**Description of the task**
Beginning with the first line of the data below, reproduce every line unchanged, ending with the line that holds "frameRise = 40.0".
Data excerpts start
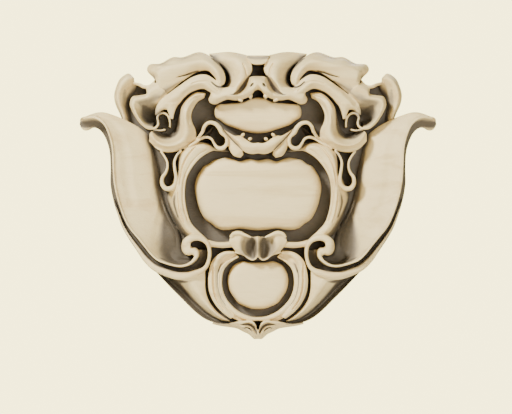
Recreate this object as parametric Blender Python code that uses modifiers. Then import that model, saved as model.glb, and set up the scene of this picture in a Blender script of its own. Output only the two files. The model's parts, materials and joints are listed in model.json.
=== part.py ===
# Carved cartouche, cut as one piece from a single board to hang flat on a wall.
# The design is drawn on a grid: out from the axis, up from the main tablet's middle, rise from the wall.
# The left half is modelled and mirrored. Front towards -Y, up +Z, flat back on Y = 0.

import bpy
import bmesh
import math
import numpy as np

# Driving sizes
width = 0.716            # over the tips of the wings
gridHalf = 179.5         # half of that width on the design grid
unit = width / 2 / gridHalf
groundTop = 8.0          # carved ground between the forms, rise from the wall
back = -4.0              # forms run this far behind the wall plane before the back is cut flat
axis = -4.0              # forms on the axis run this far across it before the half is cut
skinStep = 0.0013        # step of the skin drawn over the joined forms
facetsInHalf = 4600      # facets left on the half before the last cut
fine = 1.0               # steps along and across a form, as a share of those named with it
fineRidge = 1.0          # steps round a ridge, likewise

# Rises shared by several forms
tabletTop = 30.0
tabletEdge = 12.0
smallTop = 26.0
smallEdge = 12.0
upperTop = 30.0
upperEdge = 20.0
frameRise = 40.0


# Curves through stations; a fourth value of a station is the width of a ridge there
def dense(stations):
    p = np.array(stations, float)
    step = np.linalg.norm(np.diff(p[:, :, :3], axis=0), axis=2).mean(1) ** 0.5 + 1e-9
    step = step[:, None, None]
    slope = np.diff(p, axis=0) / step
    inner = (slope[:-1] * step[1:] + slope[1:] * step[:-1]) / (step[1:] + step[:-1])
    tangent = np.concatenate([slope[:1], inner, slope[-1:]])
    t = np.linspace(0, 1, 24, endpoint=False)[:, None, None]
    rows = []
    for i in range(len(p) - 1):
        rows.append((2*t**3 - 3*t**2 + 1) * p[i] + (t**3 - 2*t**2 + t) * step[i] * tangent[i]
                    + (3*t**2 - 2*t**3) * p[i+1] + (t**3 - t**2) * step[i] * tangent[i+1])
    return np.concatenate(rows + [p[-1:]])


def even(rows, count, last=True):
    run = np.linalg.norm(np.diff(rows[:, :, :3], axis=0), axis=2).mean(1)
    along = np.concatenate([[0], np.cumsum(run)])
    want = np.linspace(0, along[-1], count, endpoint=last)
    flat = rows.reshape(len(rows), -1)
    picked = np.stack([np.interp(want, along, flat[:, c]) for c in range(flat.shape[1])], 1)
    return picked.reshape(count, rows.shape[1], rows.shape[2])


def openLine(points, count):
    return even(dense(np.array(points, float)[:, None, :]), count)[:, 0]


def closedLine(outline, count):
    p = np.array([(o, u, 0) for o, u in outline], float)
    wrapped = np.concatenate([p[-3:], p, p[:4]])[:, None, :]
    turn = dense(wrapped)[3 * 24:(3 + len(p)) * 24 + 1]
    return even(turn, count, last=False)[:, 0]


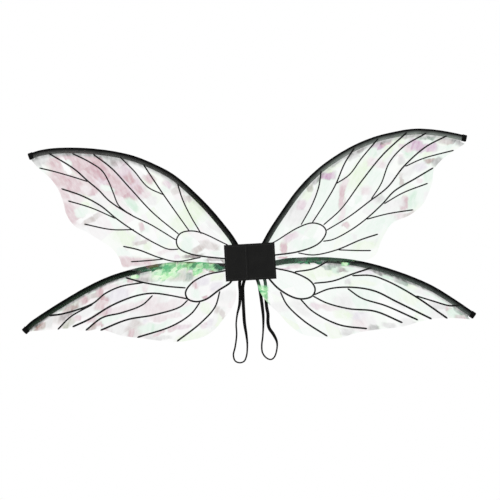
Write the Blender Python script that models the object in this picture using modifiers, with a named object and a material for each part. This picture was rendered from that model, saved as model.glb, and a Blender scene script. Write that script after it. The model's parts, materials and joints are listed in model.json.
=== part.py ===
Data excerpts end
**Correct output**
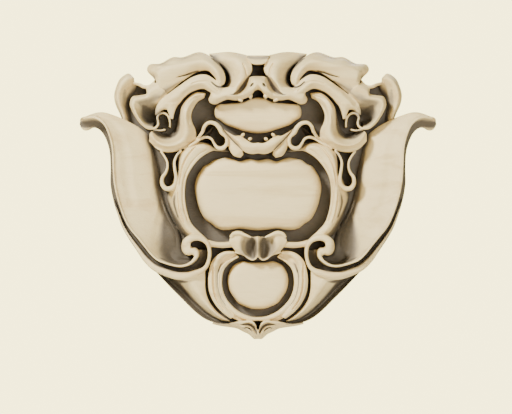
Recreate this object as parametric Blender Python code that uses modifiers. Then import that model, saved as model.glb, and set up the scene of this picture in a Blender script of its own. Output only the two files. The model's parts, materials and joints are listed in model.json.
=== part.py ===
# Carved cartouche, cut as one piece from a single board to hang flat on a wall.
# The design is drawn on a grid: out from the axis, up from the main tablet's middle, rise from the wall.
# The left half is modelled and mirrored. Front towards -Y, up +Z, flat back on Y = 0.

import bpy
import bmesh
import math
import numpy as np

# Driving sizes
width = 0.716            # over the tips of the wings
gridHalf = 179.5         # half of that width on the design grid
unit = width / 2 / gridHalf
groundTop = 8.0          # carved ground between the forms, rise from the wall
back = -4.0              # forms run this far behind the wall plane before the back is cut flat
axis = -4.0              # forms on the axis run this far across it before the half is cut
skinStep = 0.0013        # step of the skin drawn over the joined forms
facetsInHalf = 4600      # facets left on the half before the last cut
fine = 1.0               # steps along and across a form, as a share of those named with it
fineRidge = 1.0          # steps round a ridge, likewise

# Rises shared by several forms
tabletTop = 30.0
tabletEdge = 12.0
smallTop = 26.0
smallEdge = 12.0
upperTop = 30.0
upperEdge = 20.0
frameRise = 40.0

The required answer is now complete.